I also should point out it was family shows which really suffered. WKRP was great. Alice was ok. Cheers was one of the few shows that figured out very early on that they were going to be a all about the the Sam/Diane romance and that is why while not watched at first, it became a big hit. It was different and stood out. Even Newhart smartened up when it switched to videotaping in front of an audience and let the characters be totally crazy. In fact Newhart is a great example because when it premiered in 1982 it was stuck in the format the rest of the sitcoms were in then. Canned laughter and taped without a studio audience. When that was changed, so that is was filmed with a live studio audience, the whole show changed because now they knew what was funny and what wasn’t. If not for that live audience Larry, Daryl, and Daryl may never have appeared more than once.
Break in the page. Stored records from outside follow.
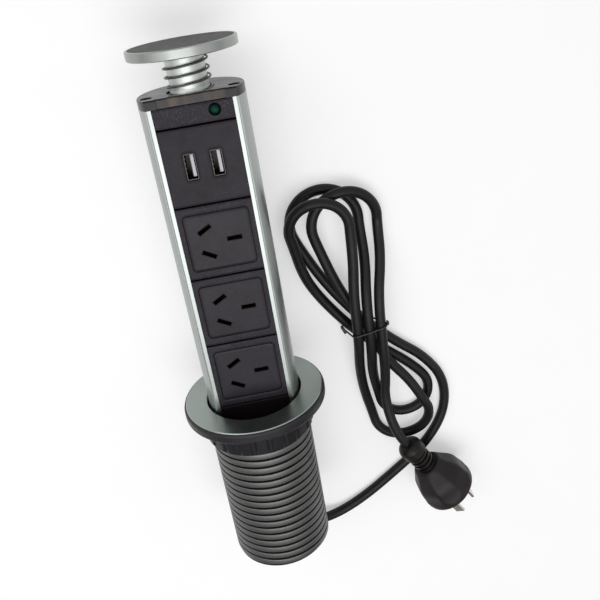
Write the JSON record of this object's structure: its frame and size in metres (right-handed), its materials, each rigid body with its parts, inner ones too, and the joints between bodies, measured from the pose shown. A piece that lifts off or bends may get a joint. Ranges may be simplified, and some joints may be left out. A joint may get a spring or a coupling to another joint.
{
  "type": "pop up desk socket",
  "caption": "Pop-up desk socket: threaded barrel with flange and clamp nut, a sliding D-section tower of outlets and charging ports, sprung knob and a lead tied in a hank.",
  "frame": {"origin": "centre of the flange's seating face, on the tower's axis", "axes": "+Y along the tower towards the knob, +Z the way the outlets face, +X across the tower"},
  "size_m": [0.1741, 0.3411, 0.0828],
  "materials": {
    "barrel_metal": "satin",
    "flange_plastic": "satin",
    "ring_metal": "brushed",
    "guide_plastic": "matte",
    "friction_rubber": "matte",
    "washer_metal": "satin",
    "nut_plastic": "satin",
    "tower_metal": "satin anodised",
    "frame_plastic": "fine speckle",
    "insert_plastic": "satin",
    "contact_brass": "bright",
    "block_plastic": "matte",
    "screw_steel": "bright",
    "core_rubber": "matte",
    "shell_steel": "bright",
    "tongue_plastic": "satin",
    "board_laminate": "satin",
    "lens_plastic": "gloss",
    "led_plastic": "gloss",
    "cap_plastic": "semi-gloss",
    "bright_metal": "bright",
    "knob_metal": "brushed",
    "inlay_plastic": "matte",
    "spring_steel": "satin",
    "tail_plastic": "matte",
    "gland_plastic": "matte",
    "cord_sheath": "satin",
    "tie_plastic": "satin",
    "plug_plastic": "satin",
    "pin_metal": "bright"
  },
  "bodies": {
    "collar": {"barrel": "barrel_metal", "flange_base": "flange_plastic", "flange_ring": "ring_metal", "guide_bush": "guide_plastic", "friction_ring": "friction_rubber"},
    "tower": {"tower_extrusion": "tower_metal", "top_blank": "frame_plastic", "lower_blank": "frame_plastic", "usb_module": "frame_plastic", "outlet_body_1": "frame_plastic", "outlet_body_2": "frame_plastic", "outlet_body_3": "frame_plastic", "outlet_insert_1": "insert_plastic", "outlet_insert_2": "insert_plastic", "outlet_insert_3": "insert_plastic", "outlet_contacts_1": "contact_brass", "outlet_contacts_2": "contact_brass", "outlet_contacts_3": "contact_brass", "busbar_live": "contact_brass", "busbar_neutral": "contact_brass", "busbar_earth": "contact_brass", "terminal_block": "block_plastic", "terminal_screws": "screw_steel", "end_cap_screws": "screw_steel", "tail_cap_screws": "screw_steel", "core_wires": "core_rubber", "usb_shell_left": "shell_steel", "usb_shell_right": "shell_steel", "usb_tongue_left": "tongue_plastic", "usb_tongue_right": "tongue_plastic", "usb_board": "board_laminate", "indicator_lens": "lens_plastic", "indicator_led": "led_plastic", "end_cap": "cap_plastic", "stem_collar": "bright_metal", "knob_spring": "spring_steel", "tail_cap": "tail_plastic", "cable_gland": "gland_plastic", "cord_lead": "cord_sheath", "cord_hank": "cord_sheath", "plug_lead": "cord_sheath", "cable_tie": "tie_plastic", "plug_neck": "plug_plastic", "plug_body": "plug_plastic", "plug_pins": "pin_metal"},
    "washer": {"slip_washer": "washer_metal"},
    "nut": {"clamp_nut": "nut_plastic"},
    "knob": {"knob_disc": "knob_metal", "knob_inlay": "inlay_plastic", "knob_stem": "bright_metal", "stem_clip": "screw_steel"}
  },
  "joints": [
    {"name": "tower_slide", "type": "slide", "parent": "collar", "child": "tower", "axis": [0, 1, 0], "range_m": [-0.1873, 0]},
    {"name": "knob_press", "type": "slide", "parent": "tower", "child": "knob", "axis": [0, 1, 0], "range_m": [-0.0115, 0], "stiffness_N_per_m": 600, "springref_m": 0.004, "deforming": ["knob_spring"]},
    {"name": "washer_slide", "type": "slide", "parent": "collar", "child": "washer", "axis": [0, 1, 0], "range_m": [-0.08, 0]},
    {"name": "nut_turn", "type": "hinge", "parent": "washer", "child": "nut", "pos_m": [0, -0.009, 0], "axis": [0, 1, 0], "range_deg": [-5761, 0.1]}
  ],
  "couplings": [
    {"joint": "nut_turn", "follows": "washer_slide", "rad_per_m": 1256.6}
  ]
}
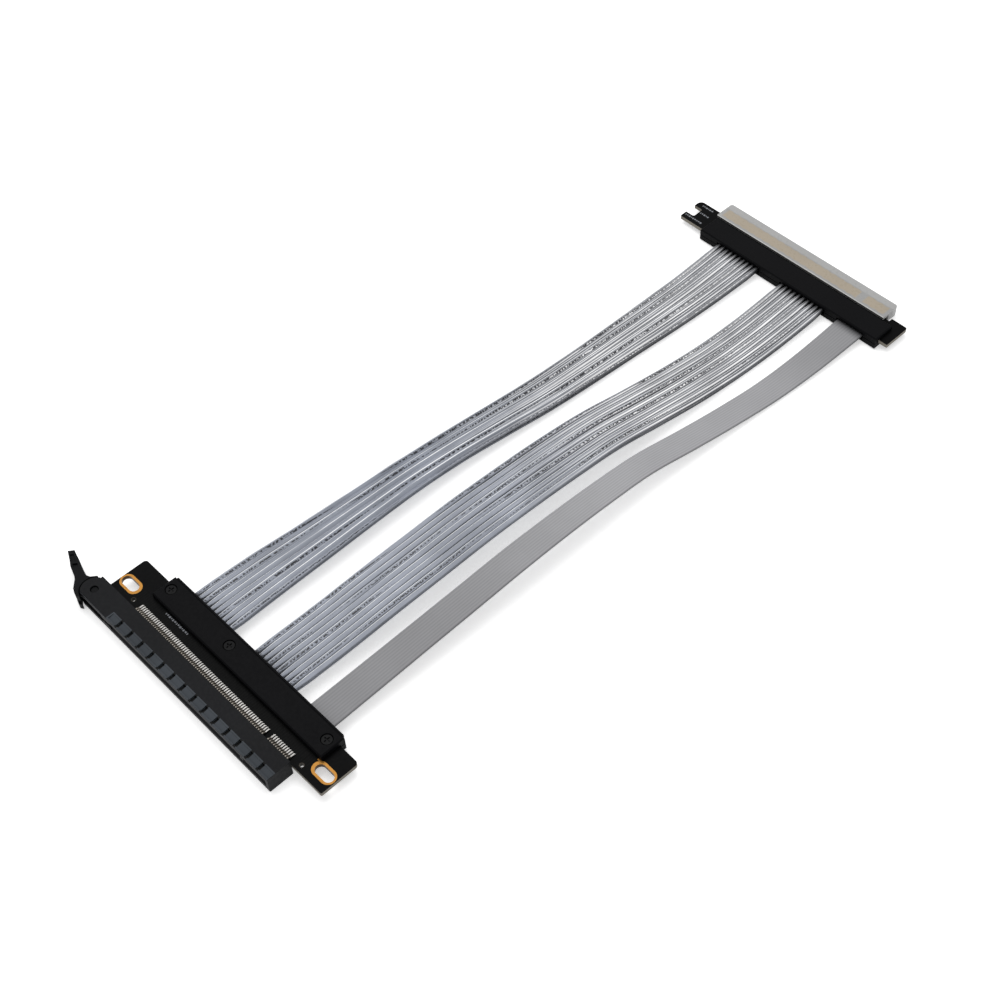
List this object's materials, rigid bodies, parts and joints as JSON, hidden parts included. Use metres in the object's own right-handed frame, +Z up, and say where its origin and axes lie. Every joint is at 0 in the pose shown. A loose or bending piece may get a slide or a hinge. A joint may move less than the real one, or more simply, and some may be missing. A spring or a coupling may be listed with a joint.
{
  "type": "gpu riser cable",
  "caption": "Flat riser cable with an edge-card socket and swinging latch at one end, and at the other a plug board whose edge tongue sits in a clear cap.",
  "frame": {"origin": "middle of the outline of the rigid pieces, at the height of the table", "axes": "+X from the socket to the plug, +Y along the slot towards its latch, +Z up from the table"},
  "size_m": [0.3136, 0.1412, 0.0115],
  "materials": {
    "housing": "satin moulded",
    "latch": "satin moulded",
    "contacts": "tinned spring metal",
    "board": "black solder mask",
    "cover": "matt moulded",
    "screw": "blackened",
    "foil": "satin foil wrap",
    "ribbon": "satin film",
    "cap": "clear milky"
  },
  "bodies": {
    "riser": {"slot_housing": "housing", "contact_row_upper": "contacts", "contact_row_lower": "contacts", "socket_board": "board", "socket_cover_upper": "cover", "socket_cover_lower": "cover", "socket_screw_1": "screw", "socket_screw_2": "screw", "socket_screw_3": "screw", "strip_group_1_upper": "foil", "strip_group_1_lower": "foil", "strip_group_2_upper": "foil", "strip_group_2_lower": "foil", "flat_ribbon": "ribbon", "plug_board": "board", "plug_cover_upper": "cover", "plug_cover_lower": "cover", "plug_screw_1": "screw", "plug_screw_2": "screw", "plug_screw_3": "screw"},
    "latch": {"card_latch": "latch"},
    "cap": {"finger_cap": "cap"}
  },
  "joints": [
    {"name": "latch_hinge", "type": "hinge", "parent": "riser", "child": "latch", "pos_m": [-0.15055, 0.0499, 0.00375], "axis": [0, 0, 1], "range_deg": [0, 28]},
    {"name": "cap_slide", "type": "slide", "parent": "riser", "child": "cap", "axis": [1, 0, 0], "range_m": [0, 0.012]}
  ]
}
So basically you had two choices in the early 80’s, the classic shows which were getting on in their run or the new shows trying to copy a very bland formula. No wonder they said sitcoms were dead. I noted that the only top ten shows of that era were Three’s Company and Kate & Allie. Three’s Company is easy to understand, with John Ritter aboard you knew craziness was going to ensue. Not sure why Kate & Allie rose above the pack, it was good but top 10 good? Time slot maybe? Sitcoms are always evolving and changing, and I think the reason they hit this rut in the early 80’s is because they stopped evolving for a few years. In 1984 things started to get back on course. We got The Cosby Show, then Roseanne, and then Seinfeld. By the 90’s sitcoms were very different, and in my opinion much improved.